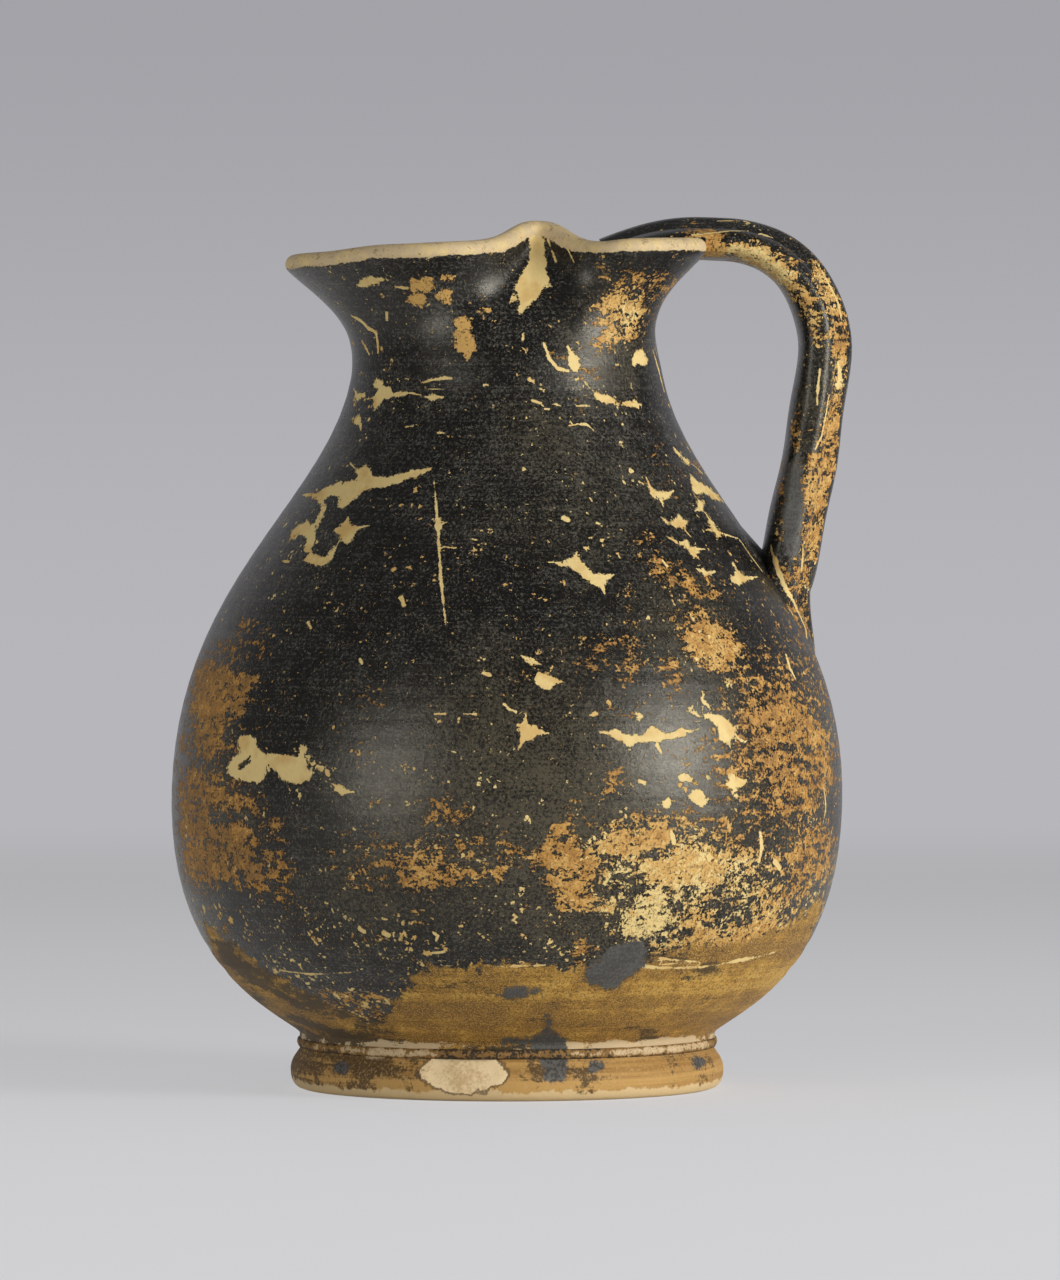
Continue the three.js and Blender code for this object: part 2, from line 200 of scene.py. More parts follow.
TAN_SHAPES = [
    [(408, 280), (414, 278), (418, 280), (424, 276), (431, 277), (433, 280), (435, 286),
     (431, 292), (423, 293), (419, 290), (414, 290), (411, 284)],
    [(441, 280), (443, 275), (448, 274), (454, 276), (453, 281), (445, 281)],
    [(435, 294), (440, 290), (445, 289), (451, 290), (452, 295), (450, 303), (445, 305),
     (441, 301), (437, 299)],
    [(407, 301), (410, 296), (415, 292), (421, 296), (427, 297), (428, 301), (421, 307),
     (414, 305)],
    [(452, 323), (454, 318), (460, 319), (465, 316), (471, 320), (471, 331), (475, 339),
     (476, 347), (472, 353), (470, 360), (466, 362), (464, 355), (457, 351), (454, 347),
     (457, 342), (453, 335), (458, 327)],
    [(477, 312), (493, 307), (484, 320), (484, 315)],
]
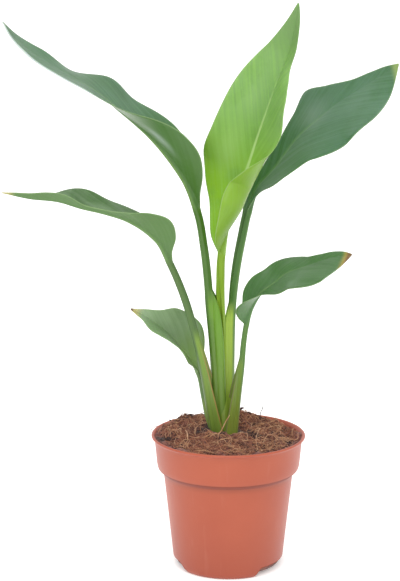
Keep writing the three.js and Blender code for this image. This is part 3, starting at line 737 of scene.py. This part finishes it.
# A leaf's waxy cuticle over green flesh: satin, so it takes broad cool lights, with soft
# streaks along its slanting veins, a paler midrib and margin, a fresher green near its
# neck, a yellower sheath whose margin has dried, a tip that has yellowed or dried, and
# pale patches of painted highlight.
def waxyCuticle(name, finish):
    material, tree, shader = newMaterial(name, {
        "IOR": 1.48, "Specular IOR Level": finish["specular"], "Subsurface Weight": 0.12,
        "Subsurface Scale": 1.2 * mm, "Subsurface Radius": (0.5, 1, 0.2),
        "Sheen Weight": finish["sheen"], "Sheen Roughness": 0.4,
        "Sheen Tint": toLinear("#DDE8E0"),
    })
    place = addNode(tree, "TexCoord").outputs["Object"]
    read = {
        key: addNode(tree, "Attribute", attribute_name=key).outputs["Fac"]
        for key in ("place", "share", "edge", "midrib", "tip", "vein", "rib", "under", "bloom")
    }
    patches = addNode(tree, "TexNoise", {"Vector": place, "Scale": 1 / (22 * mm), "Detail": 3})
    mottle = addNode(tree, "TexNoise", {"Vector": place, "Scale": 1 / (2.5 * mm), "Detail": 3})
    # Streaks run out along the veins, so their noise is stretched that way.
    outwards = addNode(tree, "Math", {0: read["rib"], 1: 0.12}, operation="MULTIPLY")
    slanted = addNode(tree, "CombineXYZ", {
        "X": read["vein"], "Y": outwards.outputs["Value"],
    }).outputs["Vector"]
    fine = addNode(tree, "TexNoise", {
        "Vector": slanted, "Scale": 1 / 2.2, "Detail": 2,
    }, noise_dimensions="2D")
    broad = addNode(tree, "TexNoise", {
        "Vector": slanted, "Scale": 1 / 7, "Detail": 2,
    }, noise_dimensions="2D")
    lines = addNode(tree, "TexNoise", {
        "W": read["rib"], "Scale": 1 / 0.9, "Detail": 2,
    }, noise_dimensions="1D")
    # Masks: what each one reads, where it starts, where it is full and how much it covers.
    masks = {}
    for key, source, start, end, most in (
        ("base", read["place"], *finish["baseReach"], 0.9),
        ("dark", patches.outputs["Fac"], 0.45, 0.7, 0.5),
        ("mottled", mottle.outputs["Fac"], 0.5, 0.75, 0.15),
        ("veins", fine.outputs["Fac"], 0.4, 0.7, 0.2),
        ("streaks", broad.outputs["Fac"], 0.4, 0.7, 0.3),
        ("grooves", lines.outputs["Fac"], 0.4, 0.7, 0.2),
        ("midrib", read["midrib"], 0.1, 0.7, finish["midrib"]),
        ("nearNeck", read["place"], 0.75, 0.35, 1),
        ("margin", read["edge"], 0.7, 0.2, 0.35),
        ("stalk", read["place"], 0.03, -0.02, 1),
        ("aside", read["midrib"], 0.6, 0.15, 1),
        ("sheathed", read["share"], 0.0, 0.12, 1),
        ("reach", read["edge"], finish["membraneReach"], finish["membraneReach"] * 0.5, 1),
        ("sheath", read["share"], 0.15, 0.7, 0.85),
        ("under", read["under"], 0.45, 0.55, 0.7),
        ("dry", read["edge"], 0.9, 0.2, finish["dry"]),
        ("below", read["share"], 0.1, 0.3, 1),
        # Painted highlight: pale patches in the highlight tint.
        ("highlighted", read["bloom"], 0.0, 1.0, 1),
        ("tip", read["tip"], finish["tipReach"], finish["tipReach"] * 0.3, 0.9),
        ("spot", read["tip"], finish["spotReach"], finish["spotReach"] * 0.4 - 0.01, 0.8),
    ):
        masks[key] = addNode(tree, "MapRange", {
            "Value": source, "From Min": start, "From Max": end, "To Min": 0, "To Max": most,
        }, interpolation_type="SMOOTHSTEP").outputs["Result"]
    for key, first, second in (
        ("dryMargin", "dry", "below"), ("stalkGrooves", "grooves", "stalk"),
        ("paleMidrib", "midrib", "nearNeck"), ("inner", "aside", "sheathed"),
        ("membrane", "inner", "reach"),
    ):
        masks[key] = addNode(tree, "Math", {
            0: masks[first], 1: masks[second],
        }, operation="MULTIPLY").outputs["Value"]
    colour = toLinear(finish["flesh"])
    for cover, share in (
        (finish["base"], "base"), (finish["dark"], "dark"), (finish["light"], "mottled"),
        (finish["light"], "veins"), (finish["light"], "streaks"), (finish["under"], "under"),
        (finish["rib"], "paleMidrib"), ("#93AA78", "margin"), (finish["stalk"], "stalk"),
        (finish["membrane"], "membrane"), (finish["sheathFoot"], "sheath"),
        ("#7F9A48", "stalkGrooves"), (finish["dryTint"], "dryMargin"),
        (finish["tip"], "tip"), ("#5A3426", "spot"), (finish["highlightTint"], "highlighted"),
    ):
        colour = addNode(tree, "MixRGB", {
            "Fac": masks[share], "Color1": colour, "Color2": toLinear(cover),
        }).outputs["Color"]
    gloss = addNode(tree, "MapRange", {
        "Value": mottle.outputs["Fac"], "To Min": 0.3, "To Max": 0.44,
    })
    relief = addNode(tree, "Math", {
        0: fine.outputs["Fac"], 1: broad.outputs["Fac"],
    }, operation="ADD")
    bump = addNode(tree, "Bump", {
        "Height": relief.outputs["Value"], "Strength": 0.5, "Distance": 0.15 * mm,
    })
    tree.links.new(colour, shader.inputs["Base Color"])
    tree.links.new(gloss.outputs["Result"], shader.inputs["Roughness"])
    tree.links.new(bump.outputs["Normal"], shader.inputs["Normal"])
    return material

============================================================

Nothing should be left out: repeat all of the data exactly.

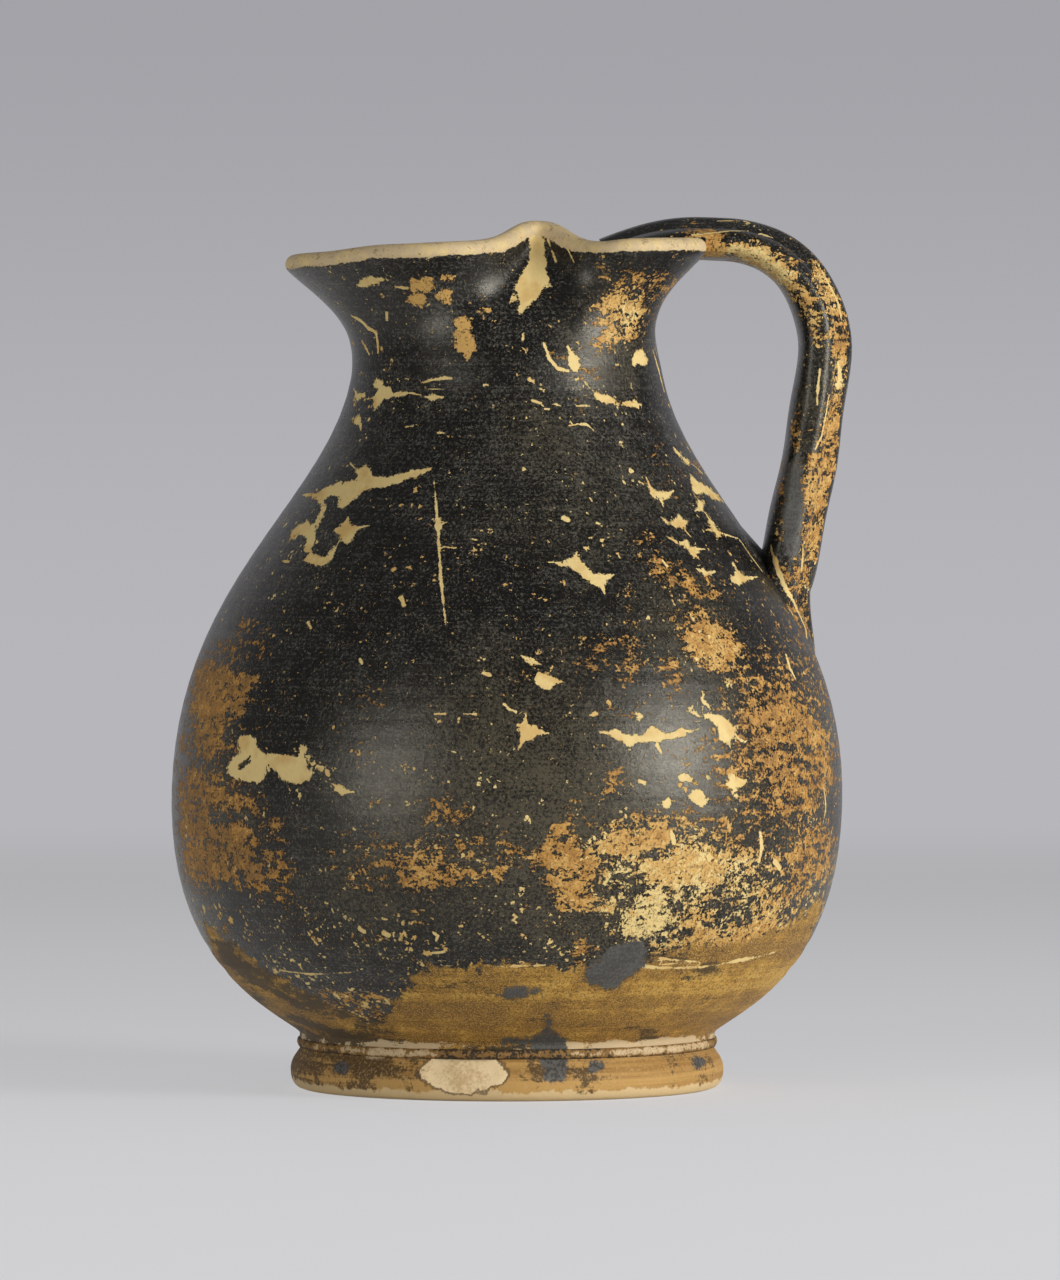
Continue the three.js and Blender code for this object: part 2, from line 200 of scene.py. More parts follow.
TAN_SHAPES = [
    [(408, 280), (414, 278), (418, 280), (424, 276), (431, 277), (433, 280), (435, 286),
     (431, 292), (423, 293), (419, 290), (414, 290), (411, 284)],
    [(441, 280), (443, 275), (448, 274), (454, 276), (453, 281), (445, 281)],
    [(435, 294), (440, 290), (445, 289), (451, 290), (452, 295), (450, 303), (445, 305),
     (441, 301), (437, 299)],
    [(407, 301), (410, 296), (415, 292), (421, 296), (427, 297), (428, 301), (421, 307),
     (414, 305)],
    [(452, 323), (454, 318), (460, 319), (465, 316), (471, 320), (471, 331), (475, 339),
     (476, 347), (472, 353), (470, 360), (466, 362), (464, 355), (457, 351), (454, 347),
     (457, 342), (453, 335), (458, 327)],
    [(477, 312), (493, 307), (484, 320), (484, 315)],
]
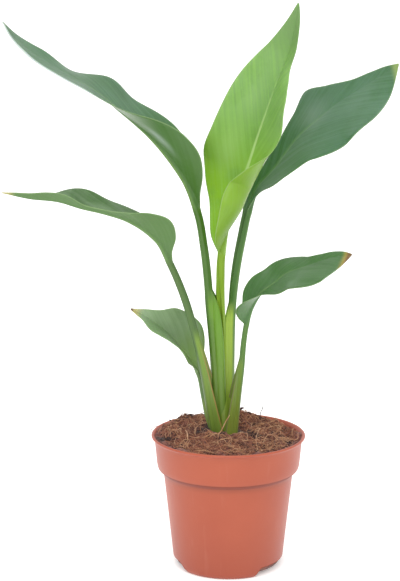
Keep writing the three.js and Blender code for this image. This is part 3, starting at line 737 of scene.py. This part finishes it.
# A leaf's waxy cuticle over green flesh: satin, so it takes broad cool lights, with soft
# streaks along its slanting veins, a paler midrib and margin, a fresher green near its
# neck, a yellower sheath whose margin has dried, a tip that has yellowed or dried, and
# pale patches of painted highlight.
def waxyCuticle(name, finish):
    material, tree, shader = newMaterial(name, {
        "IOR": 1.48, "Specular IOR Level": finish["specular"], "Subsurface Weight": 0.12,
        "Subsurface Scale": 1.2 * mm, "Subsurface Radius": (0.5, 1, 0.2),
        "Sheen Weight": finish["sheen"], "Sheen Roughness": 0.4,
        "Sheen Tint": toLinear("#DDE8E0"),
    })
    place = addNode(tree, "TexCoord").outputs["Object"]
    read = {
        key: addNode(tree, "Attribute", attribute_name=key).outputs["Fac"]
        for key in ("place", "share", "edge", "midrib", "tip", "vein", "rib", "under", "bloom")
    }
    patches = addNode(tree, "TexNoise", {"Vector": place, "Scale": 1 / (22 * mm), "Detail": 3})
    mottle = addNode(tree, "TexNoise", {"Vector": place, "Scale": 1 / (2.5 * mm), "Detail": 3})
    # Streaks run out along the veins, so their noise is stretched that way.
    outwards = addNode(tree, "Math", {0: read["rib"], 1: 0.12}, operation="MULTIPLY")
    slanted = addNode(tree, "CombineXYZ", {
        "X": read["vein"], "Y": outwards.outputs["Value"],
    }).outputs["Vector"]
    fine = addNode(tree, "TexNoise", {
        "Vector": slanted, "Scale": 1 / 2.2, "Detail": 2,
    }, noise_dimensions="2D")
    broad = addNode(tree, "TexNoise", {
        "Vector": slanted, "Scale": 1 / 7, "Detail": 2,
    }, noise_dimensions="2D")
    lines = addNode(tree, "TexNoise", {
        "W": read["rib"], "Scale": 1 / 0.9, "Detail": 2,
    }, noise_dimensions="1D")
    # Masks: what each one reads, where it starts, where it is full and how much it covers.
    masks = {}
    for key, source, start, end, most in (
        ("base", read["place"], *finish["baseReach"], 0.9),
        ("dark", patches.outputs["Fac"], 0.45, 0.7, 0.5),
        ("mottled", mottle.outputs["Fac"], 0.5, 0.75, 0.15),
        ("veins", fine.outputs["Fac"], 0.4, 0.7, 0.2),
        ("streaks", broad.outputs["Fac"], 0.4, 0.7, 0.3),
        ("grooves", lines.outputs["Fac"], 0.4, 0.7, 0.2),
        ("midrib", read["midrib"], 0.1, 0.7, finish["midrib"]),
        ("nearNeck", read["place"], 0.75, 0.35, 1),
        ("margin", read["edge"], 0.7, 0.2, 0.35),
        ("stalk", read["place"], 0.03, -0.02, 1),
        ("aside", read["midrib"], 0.6, 0.15, 1),
        ("sheathed", read["share"], 0.0, 0.12, 1),
        ("reach", read["edge"], finish["membraneReach"], finish["membraneReach"] * 0.5, 1),
        ("sheath", read["share"], 0.15, 0.7, 0.85),
        ("under", read["under"], 0.45, 0.55, 0.7),
        ("dry", read["edge"], 0.9, 0.2, finish["dry"]),
        ("below", read["share"], 0.1, 0.3, 1),
        # Painted highlight: pale patches in the highlight tint.
        ("highlighted", read["bloom"], 0.0, 1.0, 1),
        ("tip", read["tip"], finish["tipReach"], finish["tipReach"] * 0.3, 0.9),
        ("spot", read["tip"], finish["spotReach"], finish["spotReach"] * 0.4 - 0.01, 0.8),
    ):
        masks[key] = addNode(tree, "MapRange", {
            "Value": source, "From Min": start, "From Max": end, "To Min": 0, "To Max": most,
        }, interpolation_type="SMOOTHSTEP").outputs["Result"]
    for key, first, second in (
        ("dryMargin", "dry", "below"), ("stalkGrooves", "grooves", "stalk"),
        ("paleMidrib", "midrib", "nearNeck"), ("inner", "aside", "sheathed"),
        ("membrane", "inner", "reach"),
    ):
        masks[key] = addNode(tree, "Math", {
            0: masks[first], 1: masks[second],
        }, operation="MULTIPLY").outputs["Value"]
    colour = toLinear(finish["flesh"])
    for cover, share in (
        (finish["base"], "base"), (finish["dark"], "dark"), (finish["light"], "mottled"),
        (finish["light"], "veins"), (finish["light"], "streaks"), (finish["under"], "under"),
        (finish["rib"], "paleMidrib"), ("#93AA78", "margin"), (finish["stalk"], "stalk"),
        (finish["membrane"], "membrane"), (finish["sheathFoot"], "sheath"),
        ("#7F9A48", "stalkGrooves"), (finish["dryTint"], "dryMargin"),
        (finish["tip"], "tip"), ("#5A3426", "spot"), (finish["highlightTint"], "highlighted"),
    ):
        colour = addNode(tree, "MixRGB", {
            "Fac": masks[share], "Color1": colour, "Color2": toLinear(cover),
        }).outputs["Color"]
    gloss = addNode(tree, "MapRange", {
        "Value": mottle.outputs["Fac"], "To Min": 0.3, "To Max": 0.44,
    })
    relief = addNode(tree, "Math", {
        0: fine.outputs["Fac"], 1: broad.outputs["Fac"],
    }, operation="ADD")
    bump = addNode(tree, "Bump", {
        "Height": relief.outputs["Value"], "Strength": 0.5, "Distance": 0.15 * mm,
    })
    tree.links.new(colour, shader.inputs["Base Color"])
    tree.links.new(gloss.outputs["Result"], shader.inputs["Roughness"])
    tree.links.new(bump.outputs["Normal"], shader.inputs["Normal"])
    return material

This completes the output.